Le leader de la gauche italienne, privé de charisme et mal à l'aise devant les caméras, a préféré faire profil bas. "Je ne vous demande pas de m'aimer, je vous demande de me croire", avait dit Bersani lors du deuxième tour des primaires, qu'il avait remporté contre le jeune Matteo Renzi, maire de Florence. Bersani s'est donc limité à gérer son avance électorale, tandis que ses adversaires promettaient monts et merveilles. Mais le jour des élections, cette stratégie n'a pas payé.

Le jour J, les Italiens, habitués à voter sous le soleil, se rendent aux bureaux de vote pour la première fois en hiver. La neige et la pluie qui tombaient sur la majeure partie du pays ont rendu la journée encore plus grise, bien différente de la "très belle matinée" que Giorgio Gaber décrit dans sa chanson "Le elezioni" (les élections). Désenchantés et blasés, les citoyens qui entrent dans les écoles fermées n'ont pas l'air de croire à leurs candidats. D'ailleurs, un sur quatre va mettre une croix dans la case du Mouvement cinq étoiles : plus qu'un vote, un véritable "vaffanculo" aux autres partis.

Devant les bureaux de vote, quelques affiches électorales couvrent les murs des bâtiments. "Pour recevoir le remboursement de l'impôt foncier tu dois voter pour le Peuple de la liberté", titre une affiche bleue délavée. "Nous défendons les plus faibles et les familles", assure la réclame de Pier Ferdinando Casini, allié de Monti et parlementaire depuis 1983. L'affiche du Parti démocrate reflète le style de son leader : fond gris, texte blanc et police simple. Seuls deux mots, "L'Italie juste", à côté d'un premier plan de Bersani, son alliance bien visible.

"Nous ne devons pas répondre aux provocations", a répété Bersani pendant la campagne. Une stratégie de communication trop proche de celle de Nanni Moretti dans son "Aprile" : "restons calmes, il faut tout d'abord rassurer l'électeur". Dans le film de Moretti sur les élections de 1994, c'est Berlusconi qui est élu le lendemain du scrutin. Cette fois-ci, le Parti démocrate a tenu, mais toute son avance électorale a disparu.
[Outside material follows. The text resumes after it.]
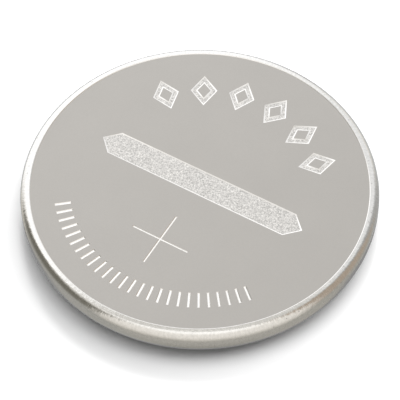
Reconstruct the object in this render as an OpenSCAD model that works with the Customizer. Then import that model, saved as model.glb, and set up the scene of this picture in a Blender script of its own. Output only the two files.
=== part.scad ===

La coalition de gauche a remporté 29,54% des voix contre 29,13% pour la coalition de droite, guidée par Berlusconi. Assez pour remporter une prime de majorité et pouvoir compter sur 55% des sièges à la Chambre des députés. Mais pas assez pour avoir la majorité absolue au Sénat, où il faudra chercher des alliés. Non pas au centre (qui dispose d'à peine une vingtaine de sénateurs), mais parmi les rangs de la droite ou du Mouvement cinq étoiles.

Soudain, c'est un ancien comédien taxé d'antipolitisme qui a les cartes en main.